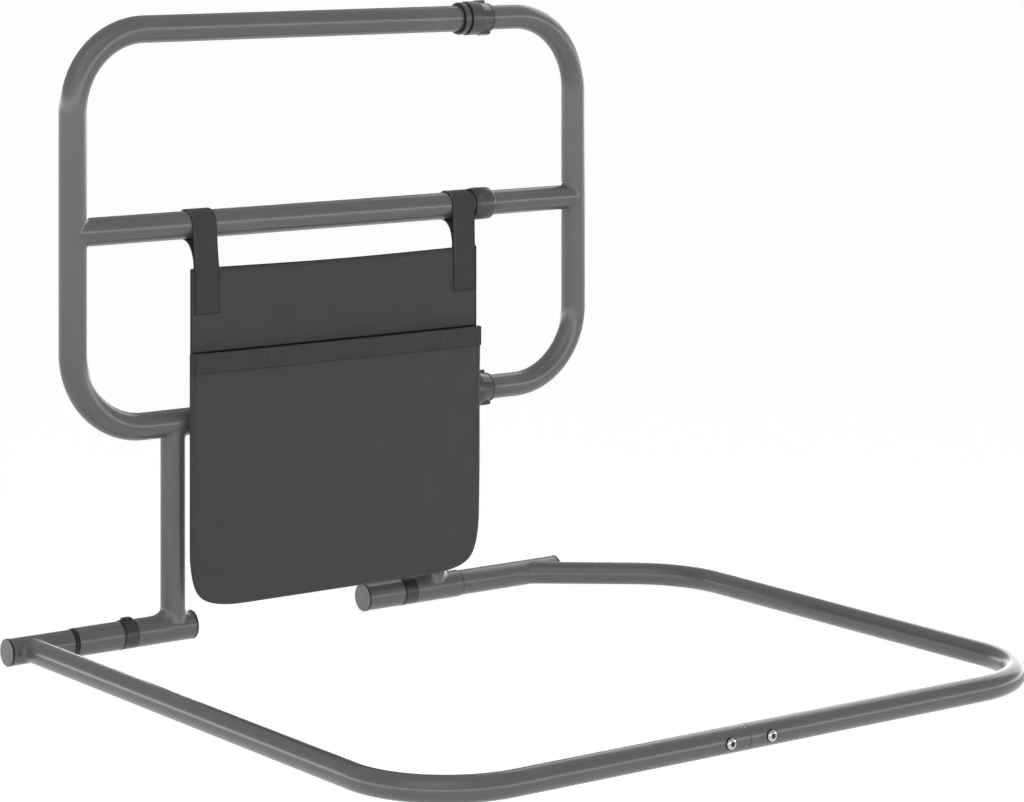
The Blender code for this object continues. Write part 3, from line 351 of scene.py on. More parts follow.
def settle(piece, body, slot, material, *nodes):
    """Gives the piece its material and body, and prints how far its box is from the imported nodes'."""
    piece.data.materials.append(material)
    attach(piece, body)
    if nodes:
        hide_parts(*nodes)
        boxes = np.array([span(node) for node in nodes])
        packed = np.array([boxes[:, 0].min(0), boxes[:, 1].max(0)])
        off = np.abs(np.array(corners_of(piece)) - packed).max()
        print(f"{piece.name}: {len(piece.data.polygons)} faces, box within {off * 1000:.1f} mm")
    return piece


# %% [markdown]
# ## Bent tubes
#
# A tube is bent on a mandrel, so its centre line is straight runs joined by true arcs. The route
# function gives points on that line and the direction at each. The tube is a circle carried along it:
# point + radius (cos a across + sin a (way x across)), where across is the normal of the bend's plane.
# Two points close together at each end of a straight run keep the run's shading straight.


# %% Routes and circles
def unit(v):
    return v / np.linalg.norm(v, axis=-1, keepdims=True)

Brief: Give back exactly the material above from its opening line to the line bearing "return piece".

Task output:
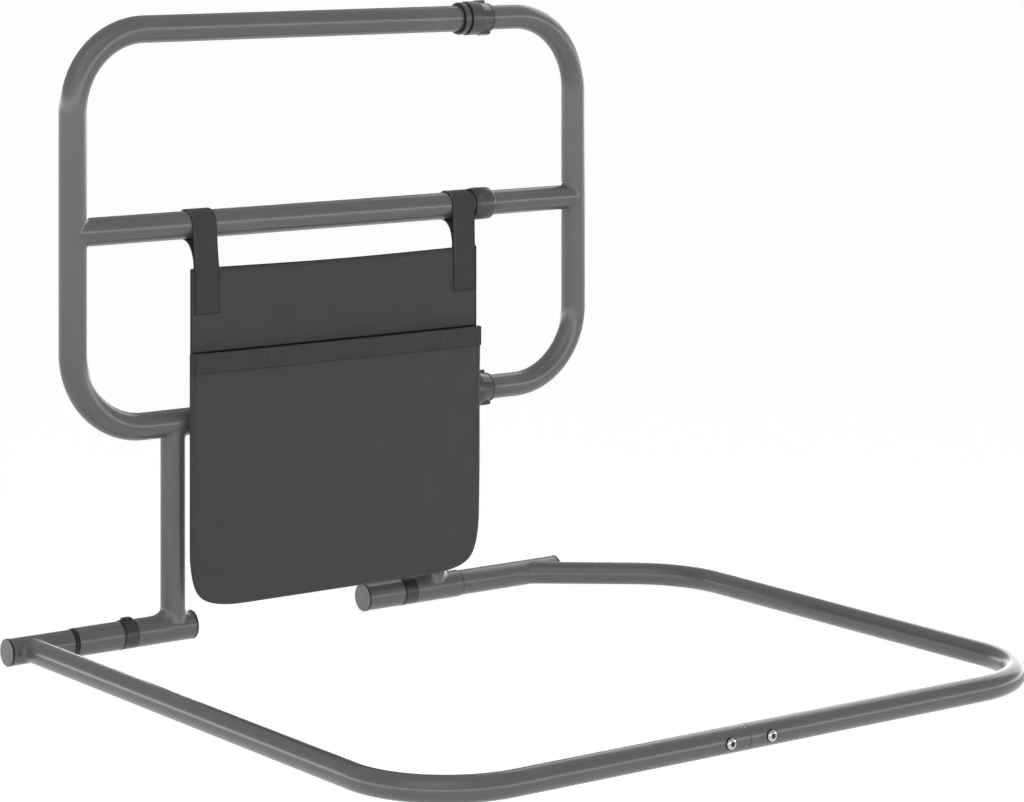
The Blender code for this object continues. Write part 3, from line 351 of scene.py on. More parts follow.
def settle(piece, body, slot, material, *nodes):
    """Gives the piece its material and body, and prints how far its box is from the imported nodes'."""
    piece.data.materials.append(material)
    attach(piece, body)
    if nodes:
        hide_parts(*nodes)
        boxes = np.array([span(node) for node in nodes])
        packed = np.array([boxes[:, 0].min(0), boxes[:, 1].max(0)])
        off = np.abs(np.array(corners_of(piece)) - packed).max()
        print(f"{piece.name}: {len(piece.data.polygons)} faces, box within {off * 1000:.1f} mm")
    return piece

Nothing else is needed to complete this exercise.